Check every line below for the string "caption", and copy the lines that contain it.

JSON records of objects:
^^^^

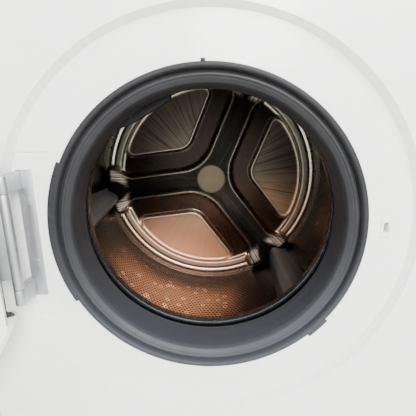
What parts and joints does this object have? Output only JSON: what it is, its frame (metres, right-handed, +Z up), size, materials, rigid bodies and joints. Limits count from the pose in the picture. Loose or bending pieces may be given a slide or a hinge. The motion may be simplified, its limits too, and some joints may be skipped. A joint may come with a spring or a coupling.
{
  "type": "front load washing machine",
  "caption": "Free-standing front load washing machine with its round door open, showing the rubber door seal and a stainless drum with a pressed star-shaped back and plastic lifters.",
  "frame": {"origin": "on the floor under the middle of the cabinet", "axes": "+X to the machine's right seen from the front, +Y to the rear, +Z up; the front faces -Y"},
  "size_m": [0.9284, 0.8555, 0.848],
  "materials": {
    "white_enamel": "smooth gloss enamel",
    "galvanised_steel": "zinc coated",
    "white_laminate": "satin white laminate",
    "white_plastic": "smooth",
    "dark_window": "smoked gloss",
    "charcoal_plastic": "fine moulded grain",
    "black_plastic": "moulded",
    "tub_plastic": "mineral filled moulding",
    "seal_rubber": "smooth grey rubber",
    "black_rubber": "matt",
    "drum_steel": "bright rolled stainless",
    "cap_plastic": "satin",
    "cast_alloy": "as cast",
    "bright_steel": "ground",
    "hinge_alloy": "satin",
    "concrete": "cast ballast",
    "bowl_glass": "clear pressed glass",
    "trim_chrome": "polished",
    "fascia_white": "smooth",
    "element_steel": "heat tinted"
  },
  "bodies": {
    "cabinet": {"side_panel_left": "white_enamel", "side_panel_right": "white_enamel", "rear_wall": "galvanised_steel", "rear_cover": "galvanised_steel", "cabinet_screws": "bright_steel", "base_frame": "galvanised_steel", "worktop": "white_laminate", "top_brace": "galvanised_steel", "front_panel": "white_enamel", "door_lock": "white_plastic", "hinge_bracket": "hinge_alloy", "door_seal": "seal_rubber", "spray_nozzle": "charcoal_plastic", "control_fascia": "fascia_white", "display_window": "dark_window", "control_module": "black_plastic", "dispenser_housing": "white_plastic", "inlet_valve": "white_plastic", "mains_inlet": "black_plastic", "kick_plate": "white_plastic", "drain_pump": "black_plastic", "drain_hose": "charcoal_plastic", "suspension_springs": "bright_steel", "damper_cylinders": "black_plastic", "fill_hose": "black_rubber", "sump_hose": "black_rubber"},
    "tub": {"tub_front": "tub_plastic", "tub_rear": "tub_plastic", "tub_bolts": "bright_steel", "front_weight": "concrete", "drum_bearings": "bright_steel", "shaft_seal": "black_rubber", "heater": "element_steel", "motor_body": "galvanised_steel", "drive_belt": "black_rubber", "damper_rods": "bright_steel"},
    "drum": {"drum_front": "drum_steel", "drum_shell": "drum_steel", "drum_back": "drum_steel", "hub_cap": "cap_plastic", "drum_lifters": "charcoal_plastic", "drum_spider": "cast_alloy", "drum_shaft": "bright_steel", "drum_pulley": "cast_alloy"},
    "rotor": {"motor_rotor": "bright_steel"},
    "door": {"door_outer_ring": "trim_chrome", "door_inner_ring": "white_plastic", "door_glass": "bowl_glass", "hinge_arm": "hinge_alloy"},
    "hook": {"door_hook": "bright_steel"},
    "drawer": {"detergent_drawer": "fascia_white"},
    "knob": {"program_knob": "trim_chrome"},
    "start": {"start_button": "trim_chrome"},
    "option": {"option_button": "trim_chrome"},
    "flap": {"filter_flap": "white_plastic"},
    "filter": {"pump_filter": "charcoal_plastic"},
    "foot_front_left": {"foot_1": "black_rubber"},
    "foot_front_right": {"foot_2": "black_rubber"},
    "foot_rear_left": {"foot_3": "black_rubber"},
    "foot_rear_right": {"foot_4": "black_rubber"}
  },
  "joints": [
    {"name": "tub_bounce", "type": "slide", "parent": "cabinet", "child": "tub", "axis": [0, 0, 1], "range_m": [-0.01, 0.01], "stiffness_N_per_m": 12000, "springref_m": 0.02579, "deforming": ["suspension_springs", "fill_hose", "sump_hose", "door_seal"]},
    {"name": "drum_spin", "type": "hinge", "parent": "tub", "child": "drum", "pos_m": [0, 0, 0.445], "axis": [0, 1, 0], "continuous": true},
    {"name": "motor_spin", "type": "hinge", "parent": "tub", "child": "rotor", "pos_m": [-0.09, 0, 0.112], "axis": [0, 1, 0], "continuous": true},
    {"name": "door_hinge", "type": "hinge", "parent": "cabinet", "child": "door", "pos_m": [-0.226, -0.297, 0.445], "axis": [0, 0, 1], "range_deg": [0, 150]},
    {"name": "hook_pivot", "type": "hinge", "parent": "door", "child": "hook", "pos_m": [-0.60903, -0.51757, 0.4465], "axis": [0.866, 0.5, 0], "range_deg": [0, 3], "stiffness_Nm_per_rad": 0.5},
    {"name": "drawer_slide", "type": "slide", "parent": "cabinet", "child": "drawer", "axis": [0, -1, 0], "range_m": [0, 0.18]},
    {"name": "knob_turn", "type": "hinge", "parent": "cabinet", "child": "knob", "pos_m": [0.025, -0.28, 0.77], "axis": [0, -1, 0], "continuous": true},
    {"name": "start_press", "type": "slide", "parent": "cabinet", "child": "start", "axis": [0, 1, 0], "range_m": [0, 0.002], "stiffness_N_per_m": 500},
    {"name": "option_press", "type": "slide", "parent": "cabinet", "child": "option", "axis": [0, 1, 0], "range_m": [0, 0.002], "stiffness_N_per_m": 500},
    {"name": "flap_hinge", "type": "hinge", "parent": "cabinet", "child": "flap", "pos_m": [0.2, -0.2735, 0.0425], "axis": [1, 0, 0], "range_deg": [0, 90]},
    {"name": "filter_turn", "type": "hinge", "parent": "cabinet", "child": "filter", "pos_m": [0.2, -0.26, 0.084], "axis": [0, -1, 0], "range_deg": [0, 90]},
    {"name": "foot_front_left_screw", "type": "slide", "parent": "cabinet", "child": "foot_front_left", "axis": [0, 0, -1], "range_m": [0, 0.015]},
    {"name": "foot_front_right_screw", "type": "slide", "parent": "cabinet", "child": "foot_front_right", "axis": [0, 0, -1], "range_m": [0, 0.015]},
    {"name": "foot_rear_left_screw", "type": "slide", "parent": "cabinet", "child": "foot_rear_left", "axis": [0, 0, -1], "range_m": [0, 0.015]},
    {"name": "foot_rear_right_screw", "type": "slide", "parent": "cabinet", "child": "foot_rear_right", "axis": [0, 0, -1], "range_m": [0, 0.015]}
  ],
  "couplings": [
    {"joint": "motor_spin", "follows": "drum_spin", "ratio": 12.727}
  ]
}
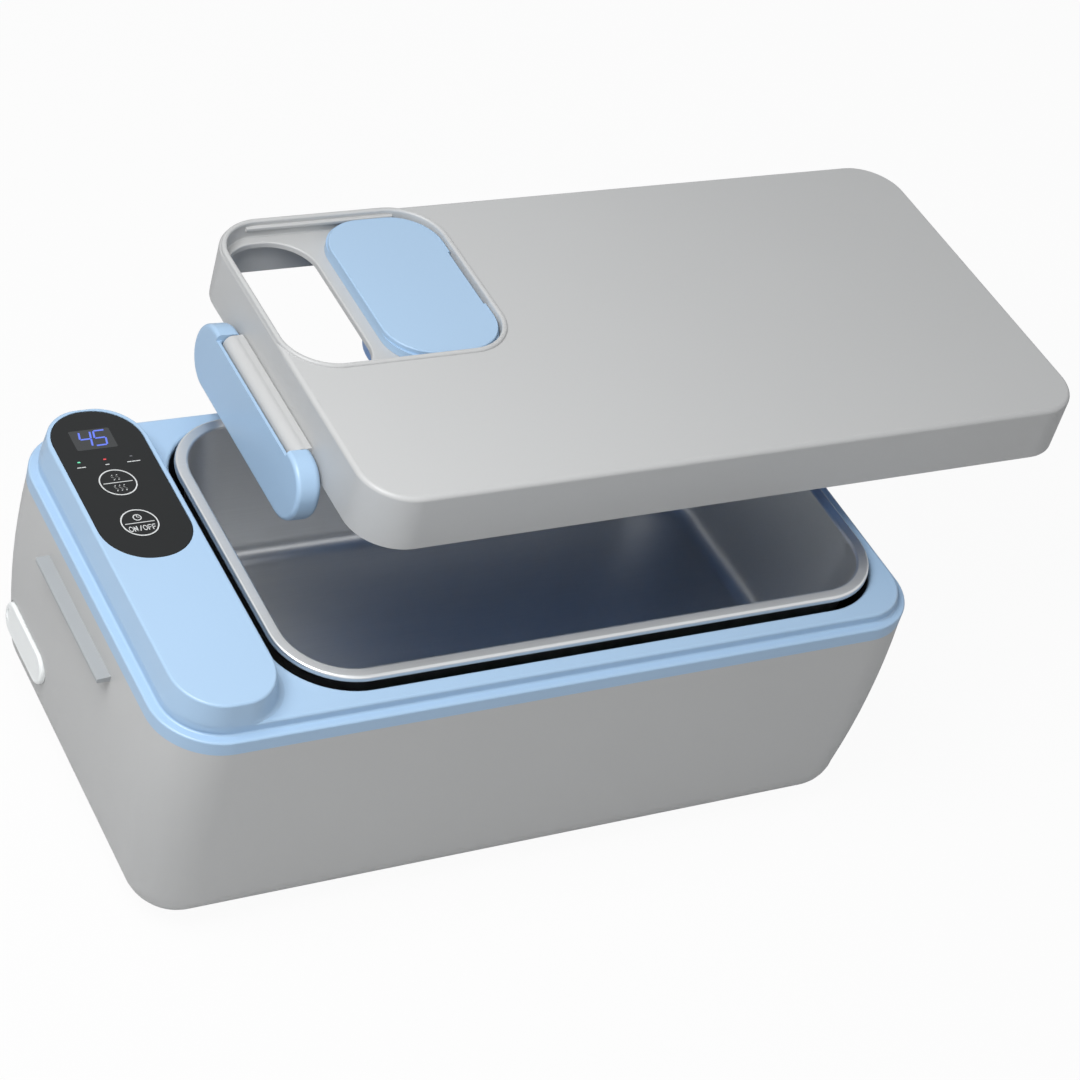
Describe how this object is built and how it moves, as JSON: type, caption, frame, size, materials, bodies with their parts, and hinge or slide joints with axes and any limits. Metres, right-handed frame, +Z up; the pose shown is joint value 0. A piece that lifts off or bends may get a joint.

^^^^

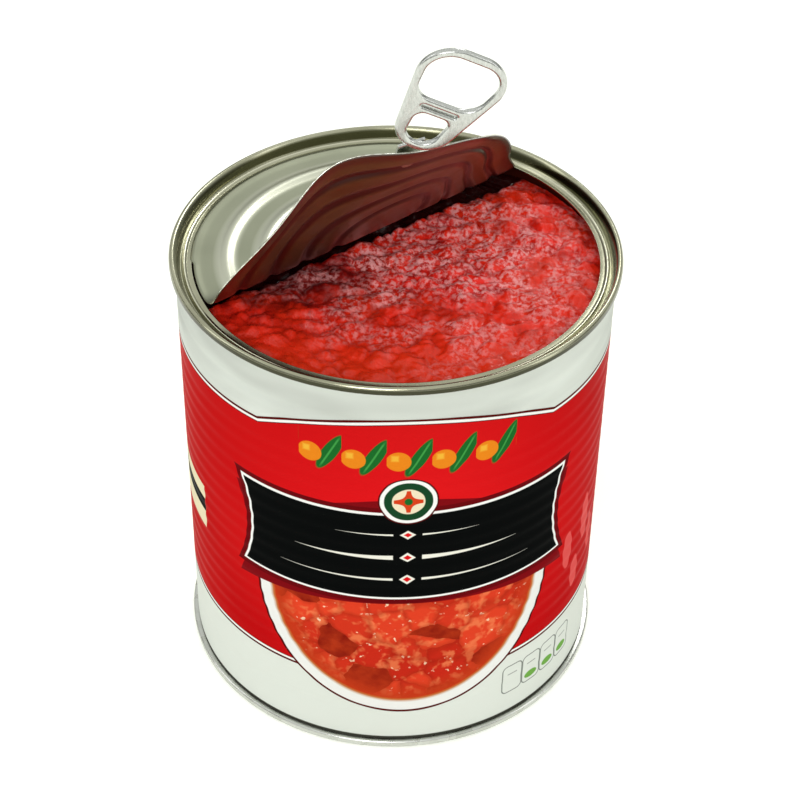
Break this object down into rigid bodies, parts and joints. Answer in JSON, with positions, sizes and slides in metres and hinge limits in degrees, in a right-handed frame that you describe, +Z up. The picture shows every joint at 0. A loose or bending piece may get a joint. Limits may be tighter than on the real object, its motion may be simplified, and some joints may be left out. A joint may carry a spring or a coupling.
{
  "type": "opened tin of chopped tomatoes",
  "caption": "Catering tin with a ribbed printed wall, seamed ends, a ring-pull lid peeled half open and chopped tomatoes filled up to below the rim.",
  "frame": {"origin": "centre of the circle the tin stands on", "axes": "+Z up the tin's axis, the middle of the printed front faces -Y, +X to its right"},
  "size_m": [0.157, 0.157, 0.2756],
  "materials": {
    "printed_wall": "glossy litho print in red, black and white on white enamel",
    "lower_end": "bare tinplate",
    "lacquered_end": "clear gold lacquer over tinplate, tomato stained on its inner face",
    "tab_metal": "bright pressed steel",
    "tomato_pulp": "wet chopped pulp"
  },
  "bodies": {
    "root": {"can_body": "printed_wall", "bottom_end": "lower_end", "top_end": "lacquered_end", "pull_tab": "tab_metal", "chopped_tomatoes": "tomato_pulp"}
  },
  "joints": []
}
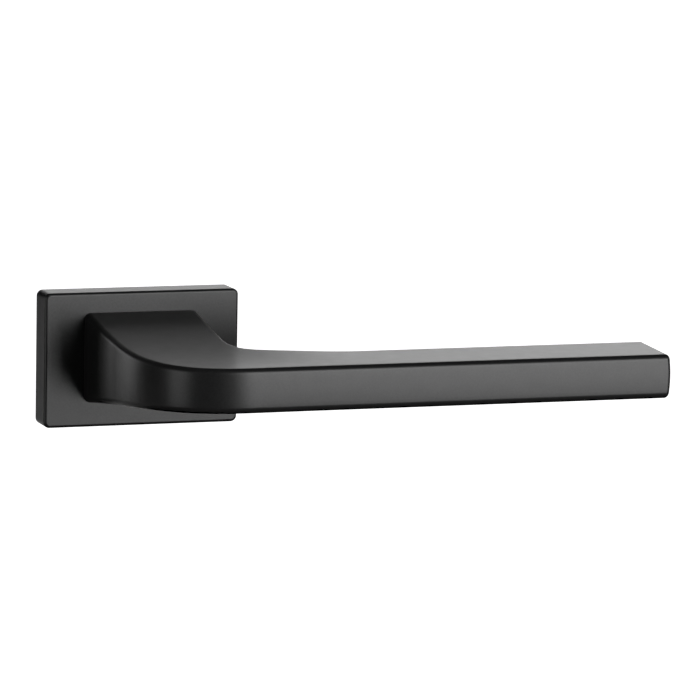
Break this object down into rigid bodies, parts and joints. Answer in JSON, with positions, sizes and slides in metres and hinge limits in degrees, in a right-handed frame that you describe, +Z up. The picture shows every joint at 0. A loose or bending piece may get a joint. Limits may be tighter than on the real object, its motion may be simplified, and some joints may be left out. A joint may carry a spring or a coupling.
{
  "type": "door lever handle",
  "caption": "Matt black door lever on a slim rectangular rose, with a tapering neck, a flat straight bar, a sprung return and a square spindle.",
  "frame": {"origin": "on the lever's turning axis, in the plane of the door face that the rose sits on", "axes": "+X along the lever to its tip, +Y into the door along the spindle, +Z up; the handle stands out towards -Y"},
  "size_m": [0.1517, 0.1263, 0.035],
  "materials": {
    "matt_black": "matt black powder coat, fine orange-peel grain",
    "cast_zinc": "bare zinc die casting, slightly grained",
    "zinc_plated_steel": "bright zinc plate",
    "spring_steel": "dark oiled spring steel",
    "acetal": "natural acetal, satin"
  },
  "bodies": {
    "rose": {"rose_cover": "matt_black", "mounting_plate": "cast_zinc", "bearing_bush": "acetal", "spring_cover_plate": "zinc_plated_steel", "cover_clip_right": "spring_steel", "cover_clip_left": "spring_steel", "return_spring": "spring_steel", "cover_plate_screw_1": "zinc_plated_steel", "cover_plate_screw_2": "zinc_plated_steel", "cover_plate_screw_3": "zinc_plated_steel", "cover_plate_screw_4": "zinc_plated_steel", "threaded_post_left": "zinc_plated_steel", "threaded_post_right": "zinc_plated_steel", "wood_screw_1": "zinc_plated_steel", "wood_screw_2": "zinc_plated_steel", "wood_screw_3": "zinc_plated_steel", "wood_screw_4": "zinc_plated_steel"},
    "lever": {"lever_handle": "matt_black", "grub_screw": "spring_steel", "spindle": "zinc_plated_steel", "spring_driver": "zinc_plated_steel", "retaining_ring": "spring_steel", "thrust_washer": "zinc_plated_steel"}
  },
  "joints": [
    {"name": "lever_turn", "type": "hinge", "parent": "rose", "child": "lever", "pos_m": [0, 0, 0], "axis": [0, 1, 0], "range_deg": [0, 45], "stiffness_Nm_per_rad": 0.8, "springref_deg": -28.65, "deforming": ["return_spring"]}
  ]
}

^^^^

▶ **Final result**
  "caption": "Free-standing front load washing machine with its round door open, showing the rubber door seal and a stainless drum with a pressed star-shaped back and plastic lifters.",
Describe how this object is built and how it moves, as JSON: type, caption, frame, size, materials, bodies with their parts, and hinge or slide joints with axes and any limits. Metres, right-handed frame, +Z up; the pose shown is joint value 0. A piece that lifts off or bends may get a joint.
  "caption": "Catering tin with a ribbed printed wall, seamed ends, a ring-pull lid peeled half open and chopped tomatoes filled up to below the rim.",
  "caption": "Matt black door lever on a slim rectangular rose, with a tapering neck, a flat straight bar, a sprung return and a square spindle.",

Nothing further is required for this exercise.